The star Betelgeuse has a distinctive muted orange-red color. It’s ideal for convincing non-believers that stars do, in fact, come in colors.
Stars designated as Alpha are typically brightest in their constellations. But Betelgeuse is Alpha Orionis, despite the fact that it’s fainter than Orion’s other bright star, Rigel.
Betelgeuse is the 10th brightest star in the sky overall, and it’s the seventh brightest star visible from most of the U.S., Canada, Europe and the majority of the Northern Hemisphere.
Check daily Betelgeuse status on Twitter
Pop culture, history and mythology
Remember the movie Beetlejuice? This star’s name is similar to that.
The proper names of many bright stars are Arabic in origin. This fact reflects the dominance of Arabic astronomers and astrologers during Europe’s Dark Ages. The name Betelgeuse is derived from an Arabic phrase that is usually translated as The Armpit of the Giant. Of course the Giant refers to Orion, but – rather than an armpit – some authors see Betelgeuse as representing a hand or sometimes a shoulder. While it is not entirely clear what the name means, Betelgeuse marks the right shoulder of Orion in many old star maps.
In the ancient myths, Orion is most often associated with a giant, a warrior, a hunter, a god or some other anthropomorphic or animal figure, so it is not surprising that most depictions of Betelgeuse have an anatomical connection. The Sanskrit name signified an arm, too, for example, although it likely was really the leg of a stag. In parts of Brazil, Betelgeuse was seen as the hind leg of a cayman (crocodilian) or the foreleg of a turtle.
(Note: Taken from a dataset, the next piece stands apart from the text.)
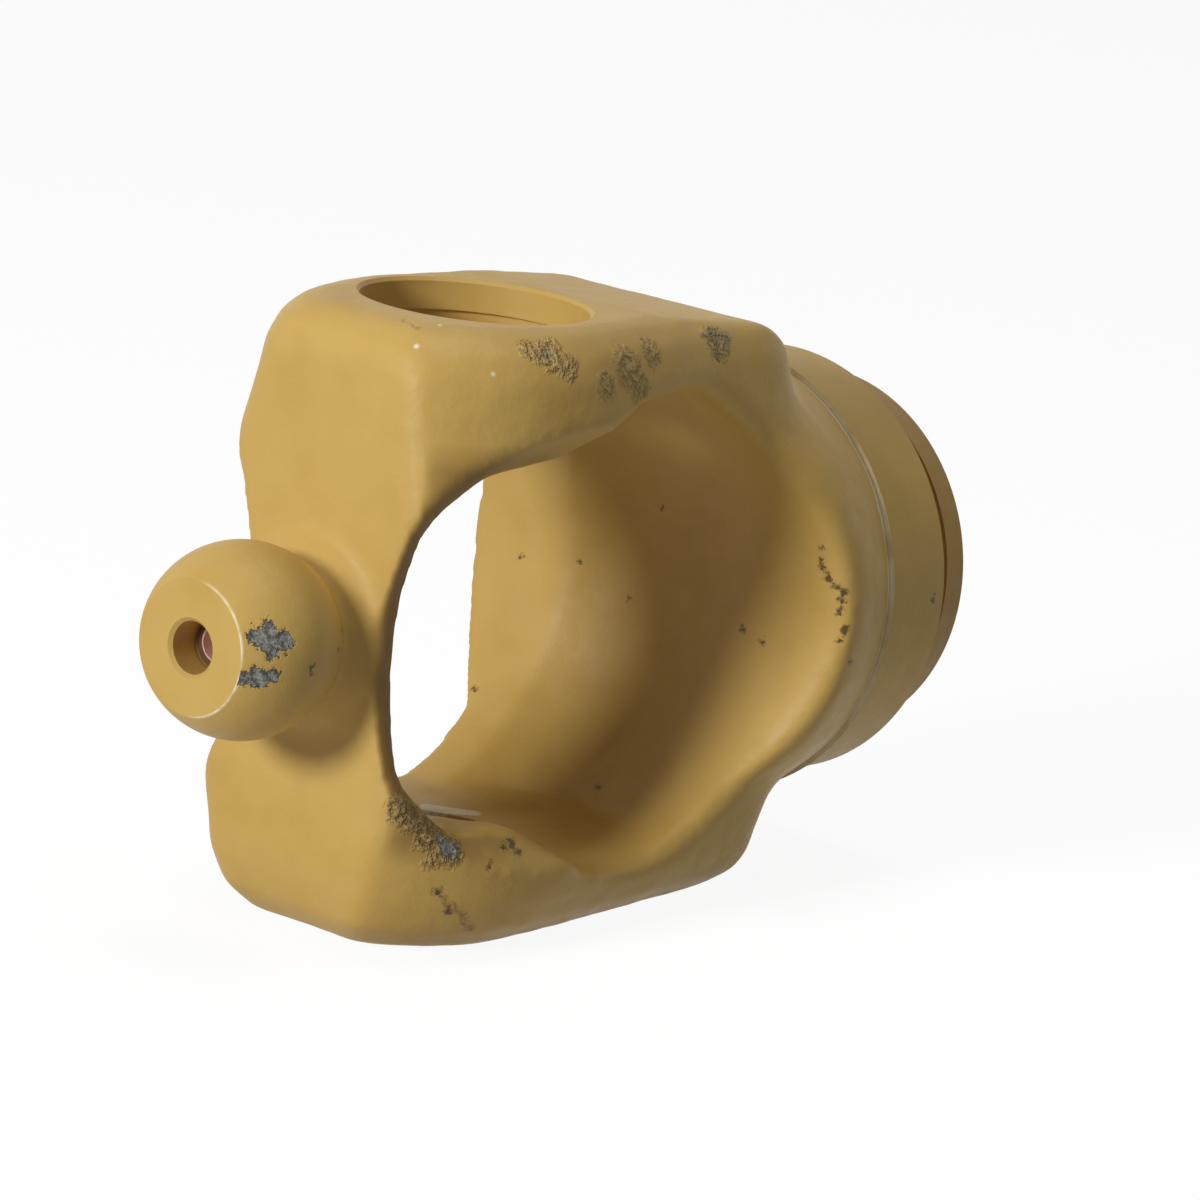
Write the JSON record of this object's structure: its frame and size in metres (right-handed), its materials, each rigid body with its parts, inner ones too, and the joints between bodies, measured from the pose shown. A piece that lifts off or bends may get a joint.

On the other hand, in ancient Japan, Betelgeuse was considered to be part of the rim of a ceremonial drum. In Peru, it was one of four vultures about to devour a criminal.
The position of Betelgeuse is RA 05h 55m 10.3053s, dec +07° 24′ 25.4″.
Bottom line: Betelgeuse is due to explode as a supernova someday, although maybe not soon on a human timescale. When it does explode, it’ll be bright enough from our earthly vantage point to shine during the day. But it’s far enough away that Earth won’t be in danger.